In the third period, shot attempts were 20-14 in favour of Chicago and scoring chances were 11-6 for the Blackhawks at five-on-five. Notably, Sheldon Keefe had seen enough of the top line and bumped Matthew Knies off of it later in the game (Jarnkrok took his spot). Knies turned a number of pucks over throughout the afternoon and actually carried the puck on two separate 2v1s that ended in no shot taken.

As a rookie, it’s unsurprising that Knies needs regular reminders as to who he is and what his role is on a line with Matthews and Marner. He needs to be a physical presence on forecheck as the first man in (not pulling up and trying to intercept breakout plays), and he needs to play a more direct game as opposed to trying to keep up with his linemates in the fancy-skilled-plays department. He definitely needs to shoot more often rather than deferring or looking for the extra/perfect play; he’s scored five goals despite just 20 shots on goal in 18 games.

As for his linemates, who should be held to a higher standard, it was nowhere near a good enough effort from them tonight.
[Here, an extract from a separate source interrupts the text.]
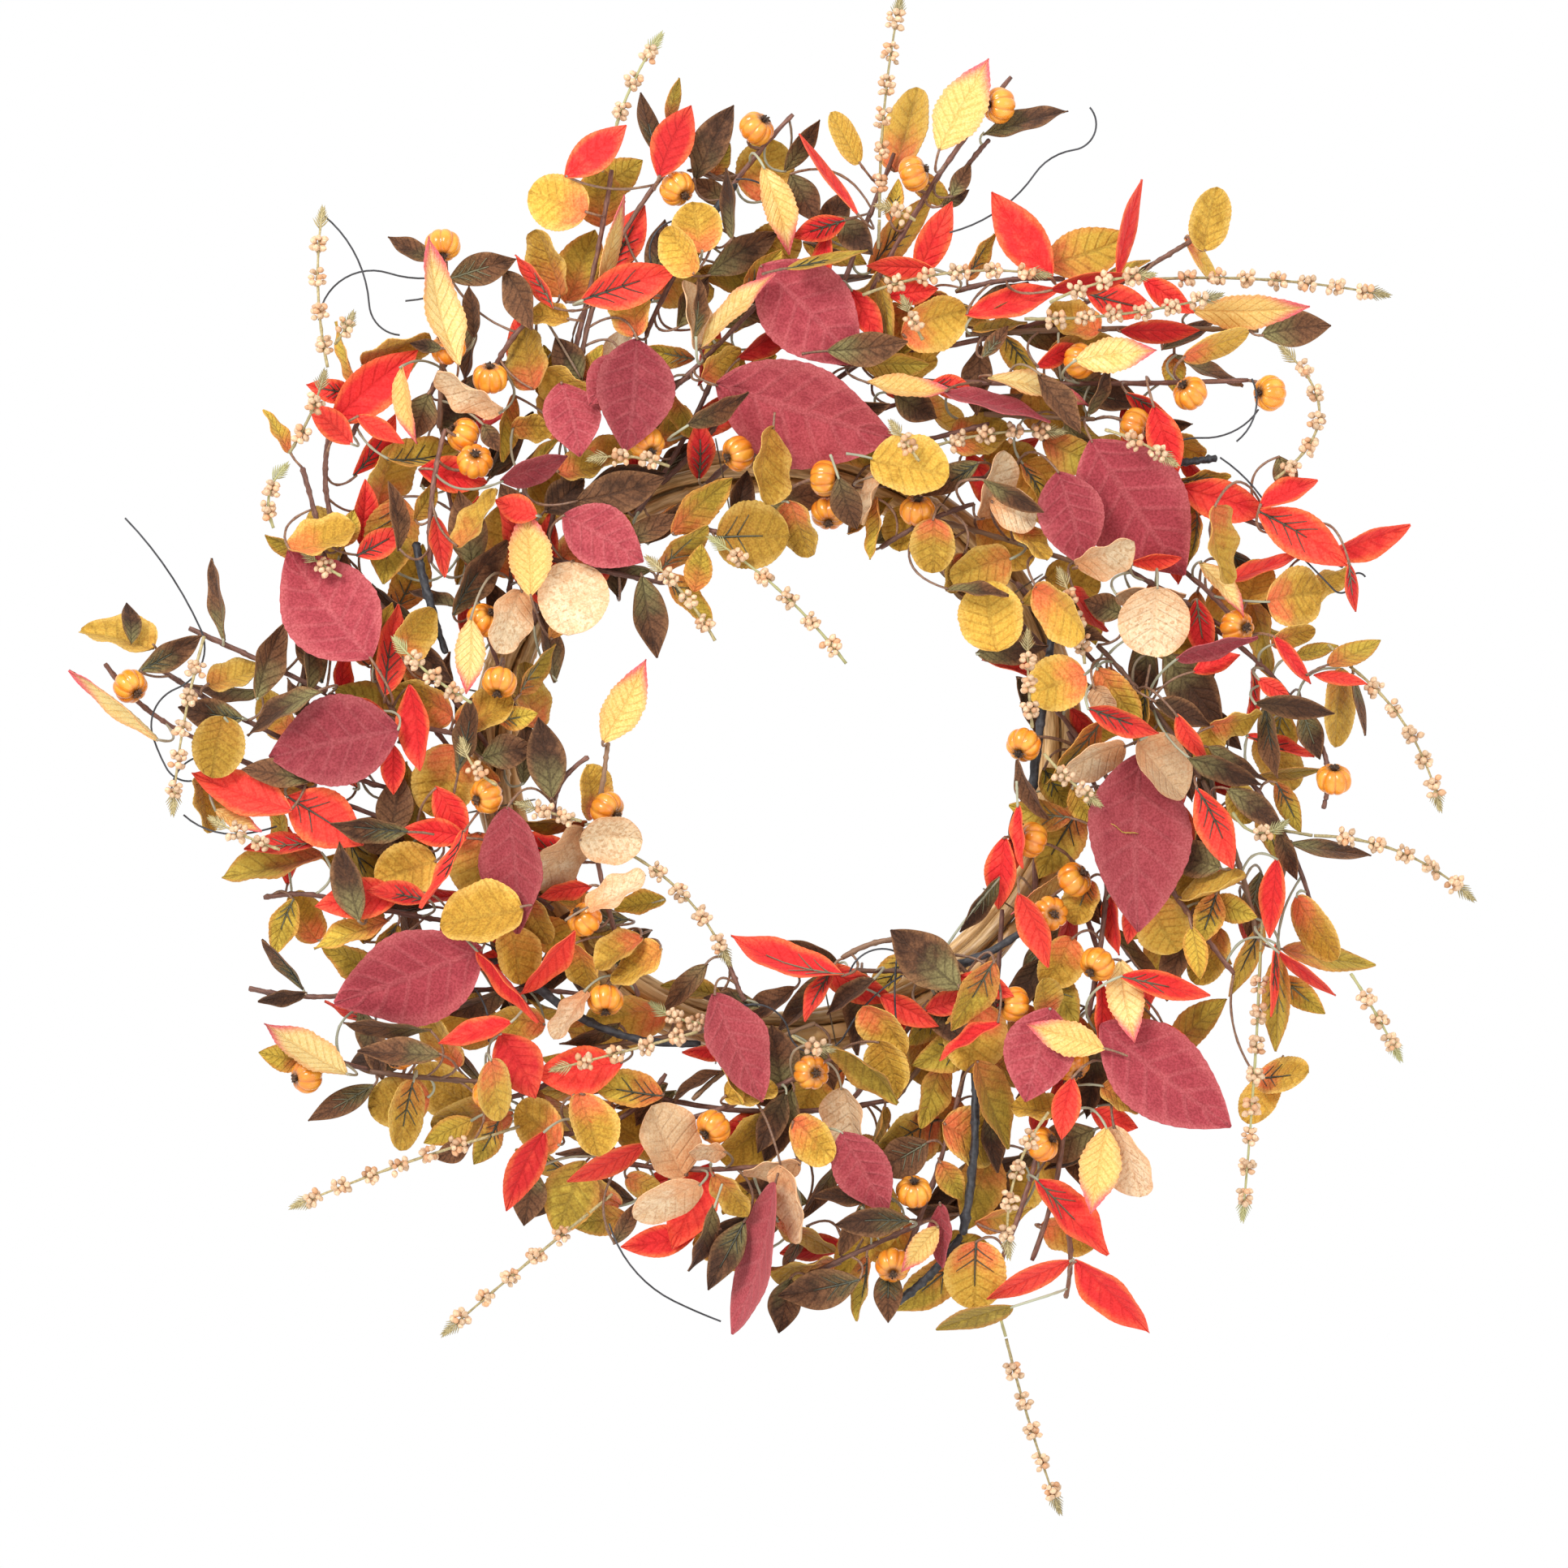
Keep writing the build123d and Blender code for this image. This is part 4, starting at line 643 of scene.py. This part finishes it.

Three goals from the bottom six should be enough to win just about any game, let alone one against a badly slumping bottom-feeder like Chicago.

In overtime, Nylander’s massive points streak came to a halt despite a breakaway attempt that hit all three goalposts (one of two breakaway chances for him in the game). The Blackhawks ended it when a strange bounce off the end boards led to a scramble and a one-handed tap-in for Kevin Korchinski.

The game never should’ve ended up in a toss-up 3-on-3 situation in the first place.